Fact, confusion. "I miss him." Fact. "Then I shot him dead. / I don't remember why." Confusion. If you can say that a Berryman poem is actually about something - and we must, or else why read & try to interpret anything - then this would seem to involve a Wild Bill Hickok-style card game, with tempers running high and guns in the room. Neat idea about the cards: all of them are implied to be red. With all of the violence implied on this ship, it would seem that the sudden profusion of red points us to an act of violence the speaker catches up with only after the end dash. It's as though he's been shot or, more reasonably, realizes he's been hurt.
*
PoemHunter, take note: no one, but NO ONE, wants the "Fun Cursors" your site so tirelessly peddles along the left margin of your Web page.

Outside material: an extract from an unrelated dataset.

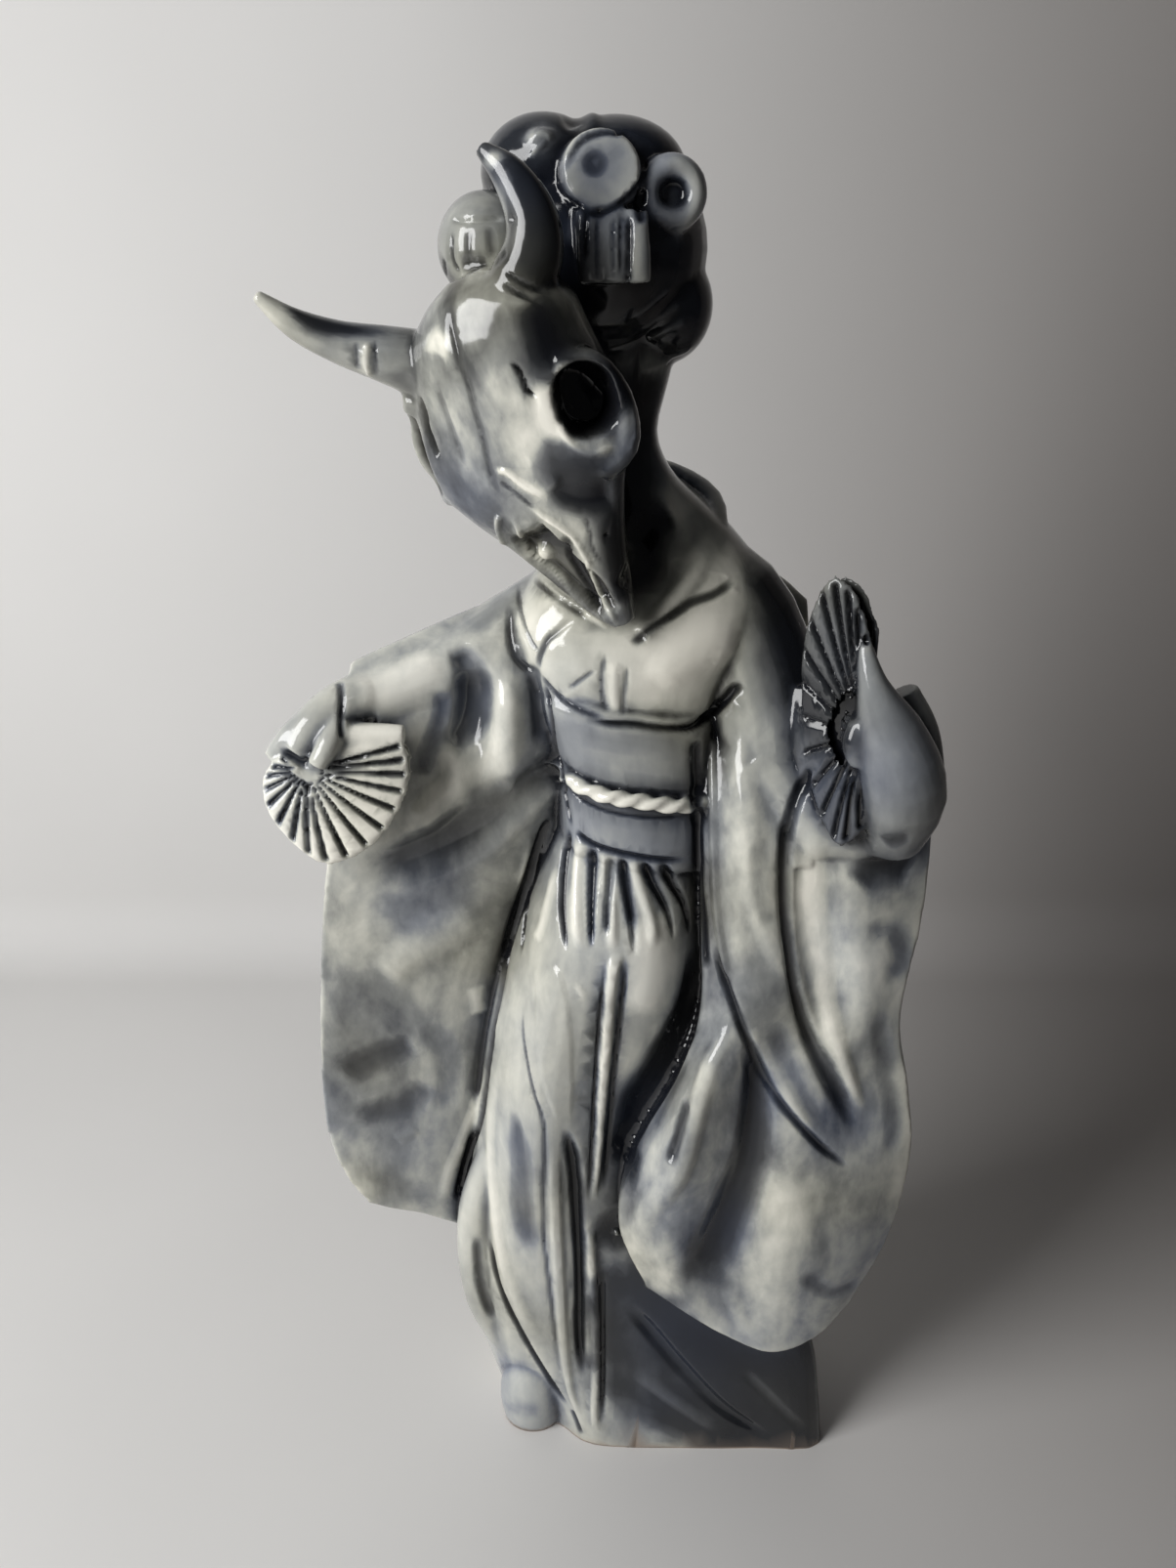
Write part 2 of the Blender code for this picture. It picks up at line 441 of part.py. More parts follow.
# Folds of the cloth: path, radius and depth, negative where the cloth stands up
FOLDS = [
    # Left sleeve: valley under the arm, its ridge, the shadow under the swag, the inner edge
    ([(-14.9, -3.7, 69.9), (-13.7, -4.3, 67.7), (-14.1, -4.1, 64.5), (-15.9, -4.8, 62.1)], 1.7, 0.7),
    ([(-11.5, -4.1, 69.4), (-11.5, -4.9, 65.2), (-15.1, -4.7, 60.0), (-18.4, -4.9, 55.7)],
     1.9, -0.4),
    ([(-7.7, -4.9, 62.3), (-11.9, -4.8, 58.3), (-18.7, -4.7, 54.3), (-23.9, -4.5, 52.1)], 2.4, 0.9),
    ([(-8.8, -2.8, 56.5), (-11.8, -3.4, 45.0), (-14.1, -4.0, 31.5), (-16.6, -4.1, 20.7)], 1.0, 0.6),
    # Right sleeve: long valley, lower fold, hollow of the bag
    ([(8.7, -7.9, 62.5), (7.4, -7.6, 57.8), (7.8, -7.9, 50.5), (10.0, -8.2, 41.8),
      (14.2, -9.0, 33.2)], 1.2, 0.7),
    ([(3.2, -7.2, 48.9), (5.7, -9.1, 41.6), (11.1, -9.7, 33.4)], 1.1, 0.5),
    ([(5.3, -9.2, 42.5), (6.2, -9.5, 32.3), (3.5, -9.9, 23.2), (2.7, -9.8, 18.1)], 2.2, 0.8),
    ([(6.3, -3.4, 72.8), (8.0, -7.2, 67.4), (8.8, -7.8, 64.1)], 1.4, 0.3),
    # Skirt: hip hollow, three hanging strips with the valley between them, foot and train
    ([(1.1, -5.8, 48.5), (-0.4, -6.6, 39.8), (-3.2, -7.8, 29.0)], 2.2, 0.5),
    ([(-7.8, -7.8, 33.6), (-6.8, -7.1, 23.5), (-6.6, -7.3, 11.2)], 1.1, 0.8),
    ([(-3.9, -7.6, 48.9), (-5.0, -7.2, 35.9), (-5.6, -6.7, 24.2)], 0.9, -0.5),
    ([(-5.7, -6.8, 22.7), (-5.3, -7.4, 10.2), (-5.3, -8.3, 1.5)], 0.9, -0.5),
    ([(-8.5, -7.9, 32.8), (-8.4, -7.4, 18.8), (-6.2, -8.0, 1.8)], 0.9, -0.4),
    ([(-13.7, -5.4, 20.9), (-11.7, -6.6, 12.1), (-7.6, -7.3, 3.2)], 0.9, 0.6),
    ([(-2.6, -7.0, 15.1), (2.0, -7.9, 8.5), (9.6, -8.6, 1.9)], 1.4, 0.6),
    # Sash edges and collar
    ([(-6.1, -6.5, 65.6), (-2.9, -6.7, 65.3), (1.0, -5.8, 64.8), (3.8, -5.3, 67.3)], 0.7, 0.5),
    ([(-6.7, -5.5, 57.0), (-2.8, -6.6, 55.6), (1.0, -5.9, 54.9)], 0.7, 0.45),
    ([(-2.7, -6.4, 71.0), (0.7, -5.3, 73.1), (3.6, -3.9, 74.4)], 0.7, 0.3),
    ([(-11.1, -0.8, 72.8), (-10.9, -4.1, 69.3), (-9.3, -5.0, 68.3)], 0.7, 0.4),
    ([(-6.7, -5.6, 72.3), (-8.6, -5.6, 70.7), (-9.3, -5.2, 68.6)], 0.6, 0.3),
]
# Pleats gathered under the sash
PLEATS = [[(-8.8, -2.7, 56.1), (-10.5, -2.2, 50.5)], [(-7.2, -5.0, 56.6), (-7.9, -5.8, 50.9)],
          [(-5.7, -6.1, 55.8), (-5.8, -6.8, 51.4)], [(-3.6, -6.5, 55.1), (-2.9, -7.2, 50.8)],
          [(-2.3, -6.5, 54.8), (-0.5, -6.4, 51.6)], [(-0.9, -6.4, 54.6), (0.8, -5.7, 51.2)]]
PLEAT_RADIUS = 0.75
PLEAT_DEPTH = 0.5
for keys, radius, depth in FOLDS:
    press(keys, radius, depth)
for keys in PLEATS:
    press(keys, PLEAT_RADIUS, PLEAT_DEPTH)

# Flat underside, with the origin in it
work = bmesh.new()
work.from_mesh(skin)
cut = bmesh.ops.bisect_plane(work, geom=work.verts[:] + work.edges[:] + work.faces[:],
                             plane_co=(0, 0, UNDERSIDE_LEVEL * UNIT), plane_no=(0, 0, 1),
                             clear_inner=True)
rim_edges = [item for item in cut["geom_cut"] if isinstance(item, bmesh.types.BMEdge)]
bmesh.ops.holes_fill(work, edges=rim_edges, sides=0)
bmesh.ops.triangulate(work, faces=work.faces[:])
bmesh.ops.translate(work, verts=work.verts[:], vec=(0, 0, -UNDERSIDE_LEVEL * UNIT))
work.to_mesh(skin)
work.free()

reduce = figurine.modifiers.new("reduce", "DECIMATE")
reduce.ratio = TRIANGLES / len(skin.polygons)
reduce.use_collapse_triangulate = True

glaze = bpy.data.materials.new("glaze")
glaze.use_nodes = True
shader = glaze.node_tree.nodes["Principled BSDF"]
shader.inputs["Base Color"].default_value = GLAZE_COLOUR
shader.inputs["Roughness"].default_value = GLAZE_ROUGHNESS
shader.inputs["Metallic"].default_value = 0.0
skin.materials.append(glaze)
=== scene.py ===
"""Looks of the glazed figurine: one fused ceramic body with its relief and its glaze.

The same forms as in the solid are fused on a finer net, finer forms are added, and
the strokes read from the picture are cast from the camera onto the skin, where they
are pressed in or raised and also colour the glaze, with its own tones and with painted
shade, painted shadows and painted highlights. Lengths are in hundredths of the
figure's nominal height, and the front is towards -Y.
"""
import math

import bmesh
import bpy
import numpy as np
from mathutils import Matrix, Vector, noise
from mathutils.bvhtree import BVHTree
from mathutils.kdtree import KDTree


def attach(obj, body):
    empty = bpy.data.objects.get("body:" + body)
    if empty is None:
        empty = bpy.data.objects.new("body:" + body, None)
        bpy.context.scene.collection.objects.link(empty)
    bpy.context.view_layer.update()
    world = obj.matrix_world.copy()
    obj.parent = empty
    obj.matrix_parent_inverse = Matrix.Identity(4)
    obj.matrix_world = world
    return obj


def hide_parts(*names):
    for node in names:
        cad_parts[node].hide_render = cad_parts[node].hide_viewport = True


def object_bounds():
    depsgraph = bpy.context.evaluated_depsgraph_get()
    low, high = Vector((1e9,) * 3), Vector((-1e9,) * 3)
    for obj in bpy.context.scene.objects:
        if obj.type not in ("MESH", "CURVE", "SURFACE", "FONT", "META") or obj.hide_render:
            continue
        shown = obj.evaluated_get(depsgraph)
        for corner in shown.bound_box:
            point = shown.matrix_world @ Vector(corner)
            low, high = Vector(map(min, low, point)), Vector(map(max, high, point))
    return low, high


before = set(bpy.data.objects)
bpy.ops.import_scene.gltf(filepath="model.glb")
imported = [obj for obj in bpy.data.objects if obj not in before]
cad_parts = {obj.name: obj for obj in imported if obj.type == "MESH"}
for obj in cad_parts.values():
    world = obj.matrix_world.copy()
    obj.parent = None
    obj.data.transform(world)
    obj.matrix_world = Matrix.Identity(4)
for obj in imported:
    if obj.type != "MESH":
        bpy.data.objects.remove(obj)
cad_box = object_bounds()

FIGURE_HEIGHT = 0.320
UNIT = FIGURE_HEIGHT / 100
VOXEL = 0.18 * UNIT
TRIANGLES = 195000
UNDERSIDE_LEVEL = 0.25

# The camera of the picture, in units, with its pitch and its focal length in pixels
PICTURE_WIDTH = 1204
PICTURE_HEIGHT = 1605
FOCAL_PIXELS = 1206.0
SENSOR_WIDTH = 36.0
CAMERA_PLACE = np.array((-6.0, -79.2, 91.6))
CAMERA_PITCH = math.radians(23.0)

forms = bmesh.new()
regions = []


def region(name):
    """The forms added from here on belong to this region of the glaze."""
    regions.append((name, len(forms.faces)))


def smooth_path(keys, count, closed=False):
    """Evenly parametrised Catmull-Rom curve through the key points."""
    keys = np.asarray(keys, float)
    total = len(keys)
    spans = total if closed else total - 1
    steps = np.arange(count) / count * spans if closed else np.linspace(0, spans, count)
    result = np.empty((count,) + keys.shape[1:])
    for row, step in enumerate(steps):
        low = min(int(step), spans - 1)
        t = step - low
        if closed:
            a, b, c, d = [keys[(low + shift) % total] for shift in (-1, 0, 1, 2)]
        else:
            b, c = keys[low], keys[low + 1]
            a = keys[low - 1] if low > 0 else 2 * b - c
            d = keys[low + 2] if low + 2 < total else 2 * c - b
        result[row] = 0.5 * (2 * b + (c - a) * t + (2 * a - 5 * b + 4 * c - d) * t * t
                             + (3 * b - a - 3 * c + d) * t ** 3)
    return result


def smooth_values(values, count):
    return smooth_path(np.asarray(values, float)[:, None], count)[:, 0]


def unit_vector(vector):
    vector = np.asarray(vector, float)
    return vector / max(np.linalg.norm(vector), 1e-9)


def add_loft(rings):
    """Closed skin through a stack of rings with the same number of points."""
    loops = [[forms.verts.new(point) for point in ring] for ring in rings]
    for lower, upper in zip(loops[:-1], loops[1:]):
        for step in range(len(lower)):
            after = (step + 1) % len(lower)
            forms.faces.new((lower[step], lower[after], upper[after], upper[step]))
    forms.faces.new(loops[0][::-1])
    forms.faces.new(loops[-1])


def add_tube(keys, radii, flat=1.0, up=(0, 0, 1), count=14, around=24):
    """Tapered bar along a smooth path; flat squeezes it along up."""
    path = smooth_path(keys, count)
    sizes = smooth_values(radii, count)
    angles = np.linspace(0, 2 * math.pi, around, endpoint=False)[:, None]
    rings = []
    top = np.asarray(up, float)
    for place in range(count):
        ahead = unit_vector(path[min(place + 1, count - 1)] - path[max(place - 1, 0)])
        if place == 0 and abs(ahead @ top) > 0.9:
            top = np.array((1.0, 0.0, 0.0))
        side = unit_vector(np.cross(ahead, top))
        top = np.cross(side, ahead)
        rings.append(path[place] + sizes[place] * (np.cos(angles) * side
                                                   + flat * np.sin(angles) * top))
    add_loft(rings)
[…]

Especially if they're animated. Criminy.
*
The Great Pyramids of Giza, as monuments to the lost, are beginning to make tremendous sense to me. Not in terms of the slavery and loss and cost in their construction. More in terms of this totemic statement of permanence - or as close to permanence as we can come. This impulse to memorialize hugely.
3 Comments:
Do you have Google Earth? Pop those pyramids into the finder. It's amazing to watch the "camera" zoom in from the globe to these colossal monuments, just about the closest we've come to big and permanent, reduced to miniscule size on a temporary planet.
And remember that you are, yourself, a colossal monument to him.
By Anonymous, at 7:29 PM
Hey now. That's amazing. On your advice I've downloaded the program and it's everything I thought it might be. Thanks for the recommendation. And your kind words.
By Wil, at 9:11 PM
Are you familiar with the Terra Cotta Warriors of Xi'an (China)? Talk about memorializing hugely.